Who is impacted?
All companies publicly listed in the US will be impacted by this act. However, they will be divided in 3 groups that won’t have the exact same requirements and timeline.
-
Large Accelerated Filer: Companies with a public float** of more than $700M.
-
Accelerated Filer: Companies with a public float between $75M and $700M and > $100M revenue.
-
SRCs (Smaller Reporting Companies): Companies with a public float inferior to $75M or companies with a revenue lower than $100M (with public float not exceeding $700M).
** Public float is measured as of the last business day of the issuer’s most recently completed second fiscal quarter and computed by multiplying the aggregate worldwide number of shares of its voting and non-voting common equity held by non-affiliates by the price at which the common equity was last sold, or the average of the bid and asked prices of common equity, in the principal market for the common equity.
Key dates to remember
The disclosure requirements would start from the 2023 fiscal year (filed in 2024), starting with the group of Large Accelerated Filers.
Requirements
Required Disclosures
The registrants will be required to disclose information about:
Processes & Governance
-
How the management and board of the registrant organize the oversight and identification of climate-related risks.
-
What processes are used to identify, measure and mitigate the risks, what is their integration with the overall risk-management processes.
Vulnerability
-
How actual and potential climate-related risks impact the activity and financial statements of the registrant over the short, medium or long term.
-
How the registrant’s strategy and business model is (or is likely to be) impacted by those risks.
-
Assessment of the impact of climate-related events (e.g. severe weather events) to the registrant’s consolidated financial statements.
Planification & Targets
-
If the company has adopted any plan regarding climate-related risk management, it must publish a description of the action plan, the targets and the metrics used to monitor progress.
-
If the company used the method of scenario analysis, the scenarios, the assumptions and the projected impacts must be disclosed as well.
-
If the registrant has implemented a carbon price, it must be disclosed.
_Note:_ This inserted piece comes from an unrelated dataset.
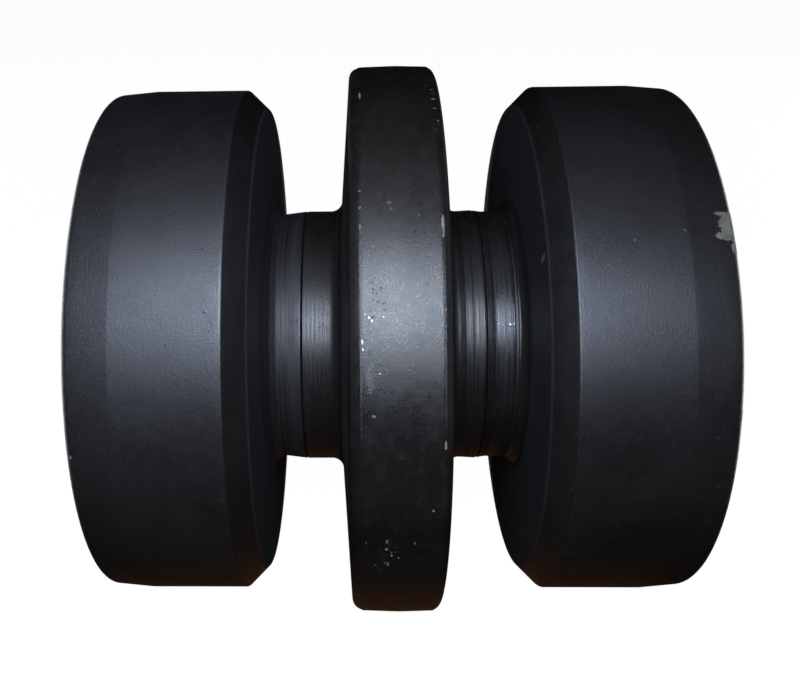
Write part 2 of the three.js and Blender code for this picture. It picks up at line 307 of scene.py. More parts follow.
def carve(piece, cutters):
    """Cuts the cutters out of the piece and removes them."""
    for cutter in cutters:
        modifier = piece.modifiers.new("cut", "BOOLEAN")
        modifier.operation = "DIFFERENCE"
        modifier.solver = "EXACT"
        modifier.object = cutter
    view = bpy.context.evaluated_depsgraph_get()
    mesh = bpy.data.meshes.new_from_object(piece.evaluated_get(view))
    piece.modifiers.clear()
    piece.data = mesh
    for cutter in cutters:
        bpy.data.objects.remove(cutter)
    smooth(mesh)
    return piece


def lay_out(piece, turn, place=(0, 0, 0)):
    """Moves the vertices of a piece, which stays at the origin itself."""
    piece.data.transform(Matrix.Translation(Vector(place) * MM) @ turn.to_4x4())
    return piece


def block(low, high):
    """A box between two corners."""
    corners = [(x, y, z) for x in (0, 1) for y in (0, 1) for z in (0, 1)]
    points = [[(low[i] + c[i] * (high[i] - low[i])) * MM for i in range(3)] for c in corners]
    faces = [(0, 1, 3, 2), (4, 6, 7, 5), (0, 4, 5, 1), (2, 3, 7, 6), (0, 2, 6, 4), (1, 5, 7, 3)]
    mesh = bpy.data.meshes.new("block")
    mesh.from_pydata(points, [], faces)
    return finished(mesh)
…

Impacts in terms of GHG emissions
————————— NOTE ON GHG EMISSION CALCULATION —————————
Scope 1: Direct emissions from the company (company facilities and vehicles)
Scope 2: Emissions derives from purchased energy for own use
Scope 3: Emissions from upstream and downstream activities (purchased goods, transportation, employee commuting, use of sold products, end of life-treatments...)
Aggregated: All the emissions calculated in CO2 equivalents.
Disaggregated: Detail per greenhouse gas (CO2, Methane, Nitrous Oxide, HFCs, PFCs and SF6)
Absolute terms: Total amount of emissions over a defined period.
Intensity terms: Emissions per unit of economic value or per unit of production.
———————————————
Registrants must separately disclose both their Scope 1 and Scope 2 emissions. The reporting must be in aggregated and disaggregated ways, and in absolute and intensity terms. Carbon offsets are not required.
-
Scope 3 emissions must be disclosed if they are significant or if the registrant has reduction targets including Scope 3 emissions. They have to be disclosed both in absolute and in intensity terms, without including carbon offsets.
-
If the registrant has committed to any target of GHG emission reduction, the plan must be disclosed according to the “Planification & Targets” requirements.